Qatar should develop a comprehensive strategy to attract foreign investment and pay attention to developing domestic technological capacity. Foreign partners can play a key role in supporting entry into new sectors.
IMF said in its latest Qatar report on Qatar that countries like Qatar those are looking to adopt technological and methodological advances in sectors new to them have a significant advantage. Working with foreign partners, by inviting foreign direct investment (FDI) and entering into joint ventures with foreign leaders, can be crucial for entering new sectors and improving domestic technological capacity.
When large investments are required, the public sector can enter joint ventures. Qatar has some experience with learning through joint ventures in the gas sector. The Fund recalled that over time Qatar Petroleum has increased its own technological and investment capacity.
The IMF said Qatar’s should develop a comprehensive strategy to attract foreign investment and pay attention to developing domestic technological capacity. Qatar has multiple portals that aim to attract foreign investment, including invest.gov.qa and Manateq.
While invest.gov.qa clarifies that, per Qatari Investment Law No. 1 of 2019, foreigners can now invest in any sector excluding banks, insurance, and commercial agencies, even outside SEZs, a comprehensive communications campaign is needed to ensure that all potential investors are aware of this change.

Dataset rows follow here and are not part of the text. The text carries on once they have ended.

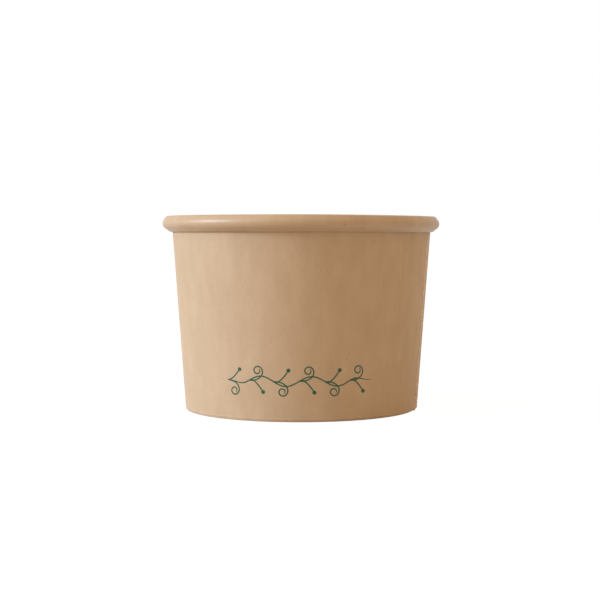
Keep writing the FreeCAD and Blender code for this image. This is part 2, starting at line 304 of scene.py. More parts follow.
# Slow waves of the rolled rim: waves round the tub, their height, and the seed of their places
RIM_WAVES = (4, 7, 11, 19, 31)
RIM_WAVE_HEIGHT = 0.012 * MM
RIM_WAVE_SEED = 5

# How much lower the rim lies at the right of the tub than on its left half
RIM_DROP = 0.22 * MM

# Wrinkles pressed into the rolled rim, in degrees and millimetres: turn, level, length, slant, height
Wrinkle = namedtuple("Wrinkle", "turn level length slant height")
WRINKLES = [
    Wrinkle(-44, 59.7, 2.2, 70, 0.045),
    Wrinkle(-39, 59.9, 1.8, 62, -0.035),
    Wrinkle(-20, 61.9, 2.4, 40, 0.05),
    Wrinkle(-17.5, 61.7, 2.0, 46, -0.04),
    Wrinkle(-3, 61.9, 2.0, 38, 0.045),
    Wrinkle(1, 61.8, 2.2, 42, 0.05),
    Wrinkle(4.5, 61.9, 1.8, 35, -0.04),
    Wrinkle(8.5, 61.8, 2.2, 45, 0.05),
    Wrinkle(12, 62.0, 1.6, 38, -0.035),
    Wrinkle(52, 60.1, 2.4, 66, 0.03),
    Wrinkle(118, 61.2, 2.2, 50, 0.045),
    Wrinkle(151, 61.8, 2.0, 40, -0.04),
    Wrinkle(171, 60.4, 2.4, 60, 0.04),
    Wrinkle(214, 61.8, 2.2, 42, 0.045),
    Wrinkle(243, 60.0, 2.0, 64, -0.04),
    Wrinkle(277, 61.9, 1.8, 38, 0.05),
]
WRINKLE_WIDTH = 0.45 * MM

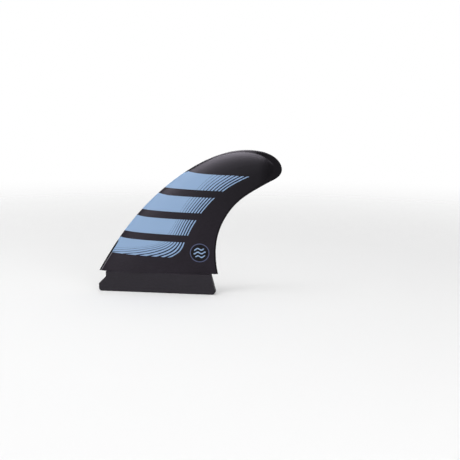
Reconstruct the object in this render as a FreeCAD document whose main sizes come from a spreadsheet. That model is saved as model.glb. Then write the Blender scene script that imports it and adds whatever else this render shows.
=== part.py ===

Similarly, plans to facilitate access to finance in priority sectors should be explicitly communicated. Once foreign investment is attracted, it is important to integrate the resulting enterprises into the Qatari economy to facilitate improvements in technological capacity throughout the economy.
Deliberate investments in human capital, targeted at priority sectors, are essential for developing expertise. Development of human capital is an essential component of building valuable know-how in advanced sectors.
Indeed, productivity has been declining in Qatar, and improving productivity through improved educational outcomes is important. To succeed, plans to prioritize specific sectors must be accompanied by targeted investments in human capital linked to the same sectors. While general improvements to the education system are also needed, Qatar should ensure that the specific skills needed for priority sectors are available in the labor market. Technical training can be more valuable in some cases than other types of higher education.
The report noted further diversification is important to help Qatar manage temporary shocks and prepare for far-reaching shifts to the economic context. Hydrocarbon prices are highly volatile with an uncertain long-term outlook. Qatar’s significant financial assets are a source of strength.
QIA’s asset allocation strategy should not ignore Qatar’s already significant dependence on hydrocarbon revenues. The government should continue to carry out rigorous evaluation of public capital spending.
Qatar has a strong infrastructure base, and its economy is generally competitive. However, some areas do deserve attention, including contract enforcement, processes for dealing with insolvency and disputes, and the quality of education.